All of Phra Khun Paen Krai-Pa amulets were made of delicate soils reflecting the ancient people’s manual skill in creating sacred objects. Most of the amulets in existence are still in very good condition despite being well over 600 years old.
Wat Praroop, Suphanburi, very close to the other famous temple of the province Wat Bang Krang, however you will be interested to learn that these pims outdate the Khun Paen pims from Wat Bang Krang.
Wat Praroop will be known to modern day amulet collectors as it was made famous by Luang Phor Dee who used the powder from many of these ancient amulets to create his Phra Pong Suphan amulets in BE 2514. in fact Wat Praroop is a very old temple believed to date from the the Utong period
In my opinion there are not many modern amulets, if any to be honest, that even come close to the beauty of a pim like this. I not only refer to the physical beauty but the fact that these amulets were made with genuine purity of heart, far removed from today's commercialism.
Owning a Thai amulets has many different meanings for many people, but to me amulets such as this are unique works of art, highly representative of the very essence of what makes collecting so enjoyable, and if you collect for along enough then eventually you also will gravitate to a full appreciation of the history and art tied up in these miniature objects of worship.
Strangely enough if you start by collecting these ancient amulets you are generally better equipped to examine modern pims with a far higher degree of proficiency.
I will introduce to you some of the basic techniques in authentication, and you will understand that comment, and why in particular the eye glass is a very important tool.
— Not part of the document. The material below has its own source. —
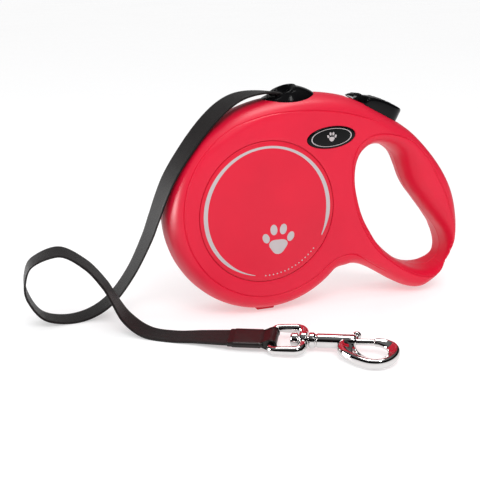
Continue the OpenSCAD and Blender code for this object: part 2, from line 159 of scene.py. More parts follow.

Physical appearance and size are important aspects but cannot always be relied upon like their modern counterparts with highly specific dimensions. In fact the most important aspect is the actual composition of the amulet which should be carefully scrutinized with a x10 eye glass. This in the majority of cases will differentiate between the copies and genuine amulets.
This particular amulet is made from Neua Din mixed with pollens and sedges giving them their unique characteristics of a bright and beautiful complexion with warm colouration and soft edges to protrusions. This surface brilliance, if not immediately evident, can be induced by simply polishing lightly with a high quality cloth. A dull complexion which does not exhibit this natural property should be an immediate alert.
Look closely at the texture of the amulet and small red dots are highly visible, this is known to be due to the inclusion of (Wan Dok Makham) Makham plant, an elegant way to help determine authenticity.
Also look carefully and you may note some smaller black dots known as raa dam, in fact this is a highly localised black fungus and helps not only to determine origin but authenticity.
These are the tricks of the trade that professionals use, and almost all Phra Kru from every province in Thailand can be examined in this exact manner and are well worth committing to memory.